Venky Venkatesh vvenkatesh at paloaltonetworks.com
Tue Nov 27 23:33:41 CET 2018


On 11/14/18, 9:46 PM, "Mattias Rönnblom" <mattias.ronnblom at ericsson.com> wrote:
>
>
> On 11/14/18, 9:46 PM, "Mattias Rönnblom" <mattias.ronnblom at ericsson.com> wrote:
>
>     On 2018-11-14 22:56, Venky Venkatesh wrote:
>     > Mattias,
>     > Thanks for the prompt response. Appreciate your situation of not being able to share the proprietary code. More answers inline as [VV]:
>     > --Venky
>     >
>     > On 11/14/18, 11:41 AM, "Mattias Rönnblom" <hofors at lysator.liu.se> wrote:
>     >
>     >      On 2018-11-14 20:16, Venky Venkatesh wrote:
>     >      > Hi,
>     >      >
>     >      > https://urldefense.proofpoint.com/v2/url?u=https-3A__mails.dpdk.org_archives_dev_2018-2DSeptember_111344.html&d=DwIDaQ&c=V9IgWpI5PvzTw83UyHGVSoW3Uc1MFWe5J8PTfkrzVSo&r=w2W5SR0mU5u5mz008DZNCsexDN1Lr9bpL7ZGKuD0Zd4&m=H4I6cuKi4kKoypKWz8mjDoXLGgkSNurKbKXrq4qJs5A&s=AD0KG106hPreSKeTQMRzDPwnEfBR9oD6dtjpL2Plt4c&e= mentions that there is a sample application where “worker cores can sustain 300-400 million event/s. With a pipeline
>     >      > with 1000 clock cycles of work per stage, the average event device
>     >      > overhead is somewhere 50-150 clock cycles/event”. Is this sample application code available?
>     >      >
>     >      It's proprietary code, although it's also been tested by some of our
>     >      partners.
>     >
>     >      The primary reason for it not being contributed to DPDK is because it's
>     >      a fair amount of work to do so. I would refer to it as an eventdev
>     >      pipeline simulator, rather than a sample app.
>     >
>     >      > We have written a similar simple sample application where 1 core keeps enqueuing (as NEW/ATOMIC) and n-cores dequeue (and RELEASE) and do no other work. But we are not seeing anything close in terms of performance. Also we are seeing some counter intuitive behaviors such as a burst of 32 is worse than burst of 1. We surely have something wrong and would thus compare against a good application that you have written. Could you pls share it?
>     >      >
>     >
>     >      Is this enqueue or dequeue burst? How large is n? Is this explicit release?
>     >   [VV]: Yes both are burst of 32. I tried n=4-7. It is explicit RELEASE.
>     >
>
>     If you want good scheduler throughput, don't do explicit release. With
>     other event devices, and heavy-weight pipelines, there might be a point
>     to do so because the released event's flow could potentially be
>     scheduled on other cores. However, on DSW migration won't happen until
>     the application has finished processing its burst, at the earliest.
>
I am getting ~25M events/sec on a single core dequeue (i.e. n=1) with no additional work after dequeue. I then introduced some work after dequeue and the performance falls steeply to 1M events/sec! Profiling seems to indicate all the time in our work -- though the work is just (where all of these are stack variables):
                for (k = 0; k < n1; k++)
                    for (j=0; j < n2; j ++)
                        temp += access[j];
Profiling also indicates that it is not memory bound. 

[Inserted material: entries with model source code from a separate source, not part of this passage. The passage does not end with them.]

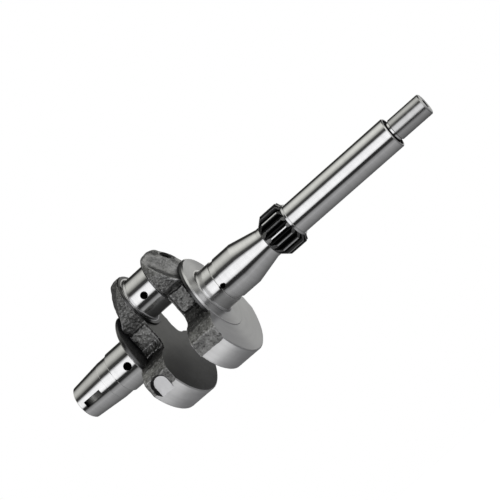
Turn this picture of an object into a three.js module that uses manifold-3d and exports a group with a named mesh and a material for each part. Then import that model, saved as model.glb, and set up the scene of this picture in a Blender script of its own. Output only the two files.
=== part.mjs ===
// Crankshaft of a small single-cylinder engine: a steel forging with turned and ground journals.
//
// Frame: millimetres, +Z up. The main axis is X, +X points to the output end, and the origin lies
// on the main axis at the middle of the crankpin. The crankpin is straight above it, on +Z.
//
// The forging is modelled as its functional sections, one solid each, divided where a lathe or a
// grinder would change from one feature to the next. A face with a journal rising from it keeps the
// journal's root fillet, so that the face is a true ring. Only the two gallery plugs are loose pieces
// on the real shaft. "Front" is the flywheel side (-X), "rear" the output side (+X).

import * as THREE from "three";
import { mergeVertices } from "three/addons/utils/BufferGeometryUtils.js";
import Module from "manifold-3d";

const wasm = await Module();
wasm.setup();

// ---- Driving dimensions -----------------------------------------------------------------------

const GAP = 0.3; // clearance left between neighbouring sections
const OVERSHOOT = 5; // how far a cutting tool runs past the surface that it enters
const ROUND_STEPS = 48; // facets around a turned section

// Crank throw
const THROW = 33; // half of the 66 mm stroke
const PIN_RADIUS = 19;
const PIN_HALF_LENGTH = 12.4;
const ROOT_FILLET = 1.2; // ground fillet where a journal meets its thrust face

// Webs, stated as distances from the middle plane of the crankpin
const WEB_INNER = 13.6;
const DISC_INNER = 34;
const DISC_OUTER = 38;
const DISC_RADIUS = 34;
const LOBE_RADIUS = 24.5; // web end around the crankpin
const NECK_HALF_WIDTH = 20.8;
const NECK_FOOT = 1; // height where the web stands on its counterweight
const SHOULDER_SLOPE = 0.57; // axial drop per millimetre of radius on the conical shoulder
const LOBE_TOP = THROW + LOBE_RADIUS;

// Counterweights
const WEIGHT_OUTER = 37.6;
const WEIGHT_RADIUS = 58.5;
const TURNED_TOP = -33; // height where the turned rim starts
const FLANK_TOP = -20;
const FLANK_HALF_WIDTH = 49.2;
const FOOT_FILLET = 8; // concave radius between the neck and the top of the counterweight
const FOOT_SLOPE = THREE.MathUtils.degToRad(15); // fall of that top where the fillet runs into it
const NOTCH_WIDTH = 13;
const NOTCH_CENTRE = -26.6;
const NOTCH_TOP = -20.6;
const NOTCH_FLOOR = 46.3;

// Flywheel end
const TAPER_START = -106.5;
const TAPER_END = -76.2;
const LAND_END = -66;
const TAPER_SMALL_RADIUS = 15.3;
const LAND_RADIUS = 17.9;
const KEY_SLOT = { start: -101.1, end: -83.1, width: 5.5, floor: 13 };
const KEY_SLOT_ANGLE = THREE.MathUtils.degToRad(5); // turned towards the counterweight
const FLYWHEEL_BORE = { radius: 5.1, depth: 32, countersink: 6.4 };

// Main journals and the turned length behind them
const JOURNAL_RADIUS = 19;
const OIL_GROOVE = { start: 51, end: 56, radius: 18.2 };
const JOURNAL_END = 73.2;
const CONE_END = 97.5;
const NECK_RADIUS = 13.5;
const GEAR_START = 100.9;
const GEAR_END = 127;
const SHAFT_RADIUS = 13.35;
const SHAFT_END = 228.2;
const SPIGOT_UNDERCUT = { length: 2, radius: 8.7 };
const SPIGOT_RADIUS = 9.3;
const SPIGOT_END = 260.4;
const CENTRE_HOLE = { radius: 2.6, depth: 12, countersink: 3.6 };

// Timing gear, cut in a collar of the shaft
const TOOTH_COUNT = 17;
const GEAR_MODULE = 2;
const PRESSURE_ANGLE = THREE.MathUtils.degToRad(20);
const GEAR_CHAMFER_FRONT = 6.8;
const GEAR_CHAMFER_REAR = 4;

// Oil ways
const FRONT_OIL_HOLE = { x: -50.3, radius: 3.5 };
const REAR_OIL_HOLE = { x: 53.5, radius: 2.1, turn: THREE.MathUtils.degToRad(6.5) };
const PIN_OIL_HOLE = { x: 0, radius: 3.1 };
const GALLERY_RADIUS = 2.5;
const GALLERY_MOUTH_RADIUS = 45; // distance of the gallery's mouth from the main axis
const PLUG_BORE_RADIUS = 4;
const PLUG_BORE_DEPTH = 4.2;
const PLUG_LENGTH = 2.6;
const PLUG_SUNK = 1.3; // how far the plug sits below the shoulder

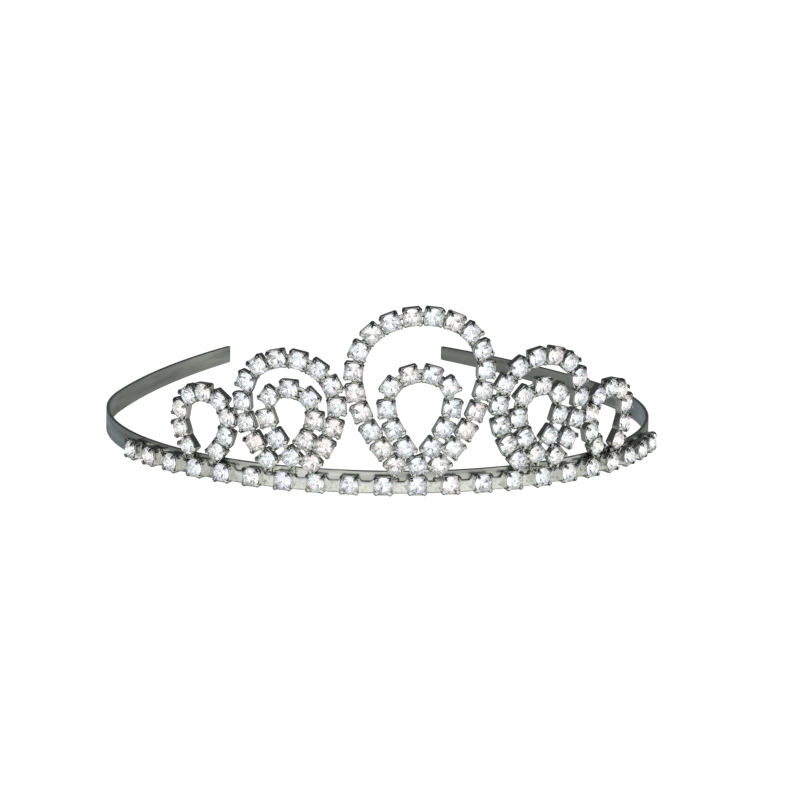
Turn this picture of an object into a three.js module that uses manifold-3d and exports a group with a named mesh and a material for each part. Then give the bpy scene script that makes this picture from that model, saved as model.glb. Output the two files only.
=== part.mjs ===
// A bridal tiara. A springy flat steel strip stands on edge, bent to a horseshoe that grips the
// head. A base row of square cups runs round its front, and eight loops of square cup chain stand
// on it: a large teardrop with a smaller one inside it at the centre, a middle-sized pair of
// nested teardrops on each side, and one small drop beyond each of those.
// Millimetres, +Z up, front towards -Y. The origin is under the middle of the whole piece.

import * as THREE from 'three';
import { mergeVertices } from 'three/addons/utils/BufferGeometryUtils.js';
import Module from 'manifold-3d';

const wasm = await Module();
wasm.setup();

const DEGREE = Math.PI / 180;

// Headband: mid-line of the strip in plan, a long front arc running into two flatter arms. The
// top edge slopes down along the arms, from behind the sides to the ends.
const band = {
  frontRadius: 67.2, frontSweep: 112 * DEGREE, armRadius: 210, armLength: 66,
  height: 5.5, thickness: 0.9, frontSteps: 24, armSteps: 8, taperStart: 10, endHeight: 4,
};

// Square cup whose rim dips along each side and rises to a prong at each corner. Depths are
// measured outwards from the cup's back.
const cup = { side: 4.2, wall: 0.2, floor: 0.45, rim: 2.0, prongTip: 2.8 };

// Faceted stone: pavilion point, girdle and table, eight-sided.
const stone = { acrossFlats: 3.7, tableShare: 0.6, point: 0.55, girdle: 2.0, table: 2.9, sides: 8 };

// Thin strip that joins the cups of a chain at their backs, and its feet on the headband.
const link = { width: 1.4, thickness: 0.3, setIn: 0.05, bite: 0.6, footBottom: 3.45 };

// Base row: spaced cups on a flat strip.
const base = {
  cupsEachSide: 10, cupAngle: 6.63 * DEGREE, cupHeight: 2.15,
  stripBottom: 0.4, stripTop: 3.1, stripThickness: 0.6, stripOverrun: 3 * DEGREE, cupSink: 0.15,
};

const solderGap = 0.1;
const lean = 6 * DEGREE;

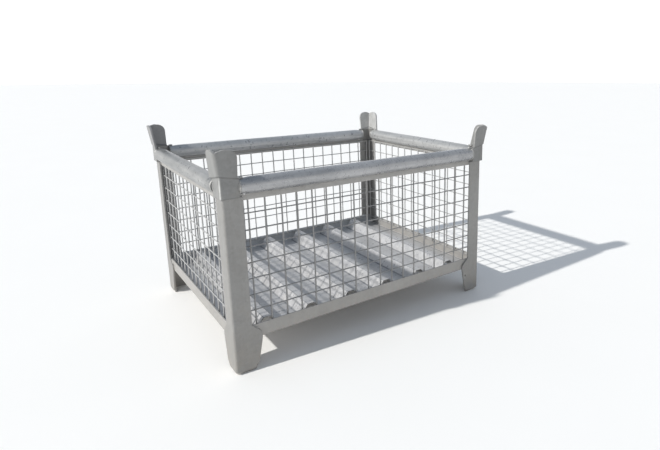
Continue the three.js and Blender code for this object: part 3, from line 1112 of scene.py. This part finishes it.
TUBE_RIGHT = galvanised("galvanised_tube_right", (0.32, 0.32, 0.32), (0.50, 0.50, 0.49), 0.4, 0.32,
                        spangle=0.0, streaks=1.5, stain_share=0.0, relief=0.0, run_scale=(60.0, 4.0, 60.0))
TUBE_LEFT = galvanised("galvanised_tube_left", (0.20, 0.205, 0.205), (0.38, 0.38, 0.375), 0.45, 0.36,
                       spangle=0.8, streaks=1.5, stain_share=0.0, relief=0.0, run_scale=(60.0, 4.0, 60.0))
# The rear rail's zinc is paler than the other rails': painted light that lifts its shaded inner face.
REAR_RAIL_PAINTED_LIGHT = galvanised("galvanised_section_painted_light", (0.50, 0.52, 0.545), (0.64, 0.665, 0.69), 0.3, 0.5)
SECTION_ZINC = galvanised("galvanised_section", (0.31, 0.30, 0.285), (0.41, 0.40, 0.385), 0.3, 0.5)
# The front wall's wires are darker, painted shade for their shaded side; the other walls' wires are paler,
# painted light for their sunlit side.
WIRE_ZINC = galvanised("galvanised_wire", (0.17, 0.17, 0.17), (0.26, 0.26, 0.26), 0.4, 0.45)
WIRE_PAINTED_LIGHT = galvanised("galvanised_wire_painted_light", (0.34, 0.34, 0.34), (0.46, 0.46, 0.455), 0.35, 0.45)
FLOOR_ZINC = galvanised("galvanised_floor", (0.44, 0.44, 0.45), (0.60, 0.595, 0.595), 0.35, 0.36,
                        spangle=0.8, streaks=0.9, relief=0.2, run_scale=(5.0, 90.0, 20.0))
add_fold_lines(FLOOR_ZINC)
WELD_ZINC = galvanised("galvanised_weld", (0.24, 0.24, 0.235), (0.36, 0.36, 0.35), 0.4, 0.5)

# Each ear's tone is partly painted light and shade.
EARS = {"front_left": EAR_ZINC, "front_right": EAR_ZINC, "rear_right": EAR_PAINTED_LIGHT, "rear_left": EAR_REAR}
for corner in CORNERS:
    build_post(corner, POST_ZINC)
    build_liner(corner, POST_ZINC)
    build_ear(corner, EARS[corner])
    build_corner_welds(corner, WELD_ZINC)
TUBES = {"front": TUBE_FRONT, "rear": TUBE_REAR, "left": TUBE_LEFT, "right": TUBE_RIGHT}
for wall in WALLS:
    build_tube(wall, TUBES[wall])
    build_strip(wall, SECTION_ZINC)
    # The rear rail takes the paler zinc, painted light on its shaded inner face.
    build_rail(wall, REAR_RAIL_PAINTED_LIGHT if wall == "rear" else SECTION_ZINC)
    # Front wires take the darker zinc as painted shade, the others the paler zinc as painted light.
    build_mesh(wall, WIRE_ZINC if wall == "front" else WIRE_PAINTED_LIGHT)
    build_wall_welds(wall, WELD_ZINC)
build_floor(FLOOR_ZINC)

The bigger surprise was when I moved to multiple cores (i.e. n > 1). E.g. when I used n=2-5 I was expecting to do better than the 1M events/sec of single core. Instead it had 0.53M, 0.32M, 0.20M, 0.13M respectively. Thus it is decreasing with adding cores rather steeply!
BTW I have removed the explicit RELEASE ENQ.  All I do in the worker_loop function is the following 

        int dev_id = 0, i,j, k;
        struct rte_event ev[BURST];
        int access[1024], temp;
        int n_evs = rte_event_dequeue_burst(dev_id, port, ev, BURST, 0);
        for (i = 0; i < n_evs; i++) {
            /* do work for the event, set ev to next eventdev queue */
            switch (ev[i].queue_id) {
            case DEMO_STAGE_TX:
                for (k = 0; k < n1; k++)
                    for (j=0; j < n2; j ++)
                        temp += access[j];
                ev[i].op = RTE_EVENT_OP_RELEASE; // though I don’t call event_enqueue after this.
                break;
            default:
                printf("invalid q_id:%d\n", ev[i].queue_id);
                break;
            }
        }

The amount of work is parameterized by n1 and n2. This is basically accessing upto 4K bytes contiguously repeatedly. I am using n1=10 and n2=1024.

However profiling with multiple cores shows that a lot of time is being spent in dsw related work.  Specifically:
dsw_port_transmit_buffered: 25%
dsw_port_flush_out_buffers: 9.8%
dsw_port_ctl_process: 6.3%
dsw_port_consider_migration: 6.3%
dsw_event_dequeue_burst: 6.3%
Real worker: 15%
There are a whole bunch of other dsw things taking about 3% each.

As you can see the DSW overhead dominates the scene and very little real work is getting done. Is there some configuration or tuning to be done to get the sort of performance you are seeing with multiple cores?

One consistent observation however is that the dev_credits_on_loan is pretty close to new_event_threshold of 4K.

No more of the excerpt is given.